Shipowners should note that it is enough for an intention to discard the end-of-life vessel to arise for the vessel to be considered ‘waste’ under the Regulation. If the intention to discard arises when the vessel is in EU waters, it is possible that the intention to scrap the vessel will make it ‘waste’ for the purposes of the Regulation. If the end-of-life vessel leaves an EU port destined for demolition in another country, the sale of the vessel is likely to be considered a shipment of waste; whether within the EU, exported from the EU to a third country, in transit through the EU to a third country, or imported into an EU state from a third country.

3. Under the Regulation, the shipment of waste for disposal is prohibited from EU countries to non-EU, and non-OECD countries. The shipment of hazardous waste for recovery from EU to non-EU and non-OECD countries is also prohibited.

4. There may be the possibility that the end-of-life vessel is a ‘green-listed’ vessel destined for recovery. If it is destined for recovery in an OECD country, it will be subject to the written notification and consent procedure under the Regulation. If the vessel is ‘greenlisted’ waste destined for recovery to a non-OECD country, such as India, Pakistan or Bangladesh, it is important to check whether such countries have notified their position with the EU authorities as to the requirements of the import of such waste.
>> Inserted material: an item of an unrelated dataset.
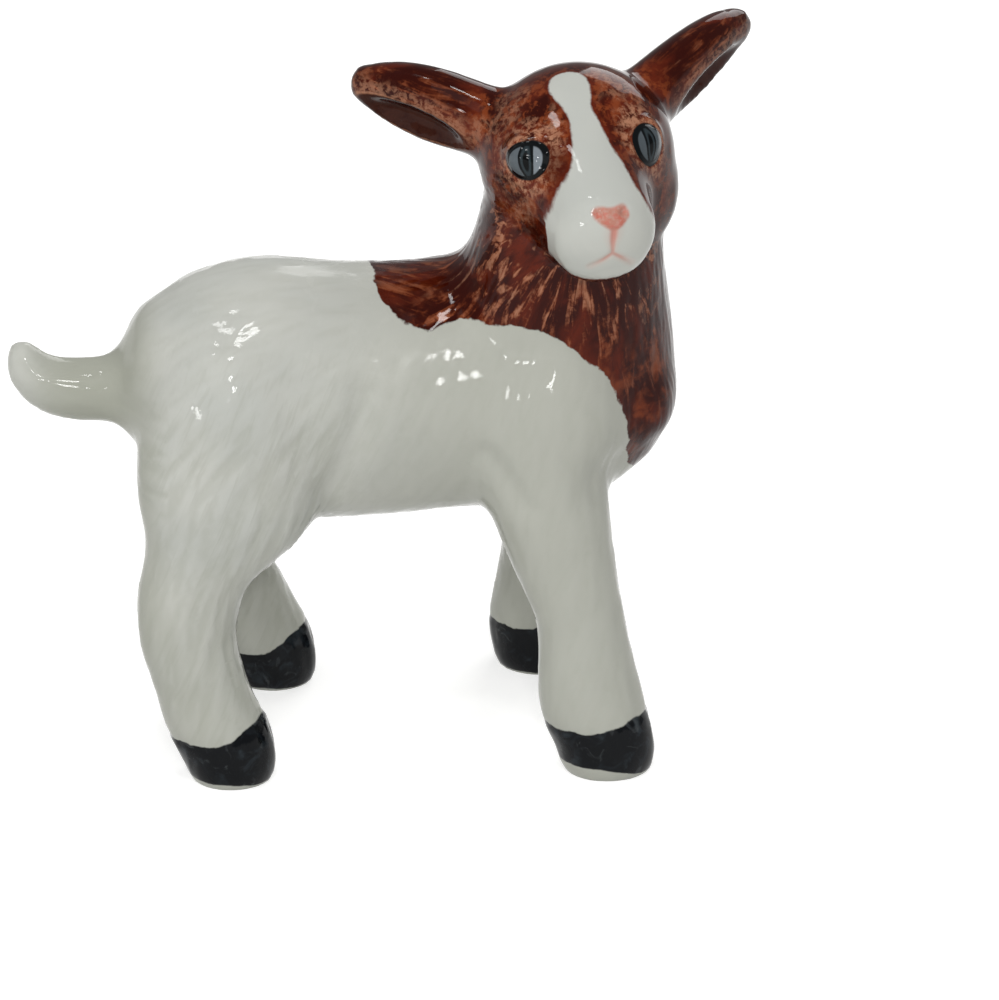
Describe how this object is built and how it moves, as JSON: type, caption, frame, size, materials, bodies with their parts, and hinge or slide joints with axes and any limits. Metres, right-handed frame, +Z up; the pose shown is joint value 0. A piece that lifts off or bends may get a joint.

5. EU Shipowners with vessels trading in EU waters should therefore be aware that sales of vessels for demolition in a non-OECD country may be considered as shipment of waste for disposal, and therefore be prohibited by the Regulation.

Ship Recycling Regulation

While the Hong Kong Convention is not yet in force, EU has adopted the “Ship Recycling Regulation”, which effectively implements the Hong Kong Convention. The Ship Recycling Regulation, which is effective, but not yet applicable, applies to EU-flagged vessels. These vessels may be recycled only in safe and sound ship recycling facilities included in the European List of ship recycling facilities, which currently contains 18 shipyards, all located within EU. The EU has also seen applications from yards in India, Turkey, China and the US to be approved and included on the European List.

Conclusion

  • Recent increased investigations and criminal charges against Seatrade emphasise the need for shipowners to be extremely careful when selling ships for demolition.
  • A voluntary alliance of banks in northern Europe and Scandinavia has been encouraging their shipowner clients to declare their policies on scrapping to encourage best practice of demolition of end-of-life vessels. Given banks’ reputational risks, this may become an even more important consideration in future financings for shipowners. Shipowners should seek legal guidance on the laws applicable to their particular proposed sale before executing this sale.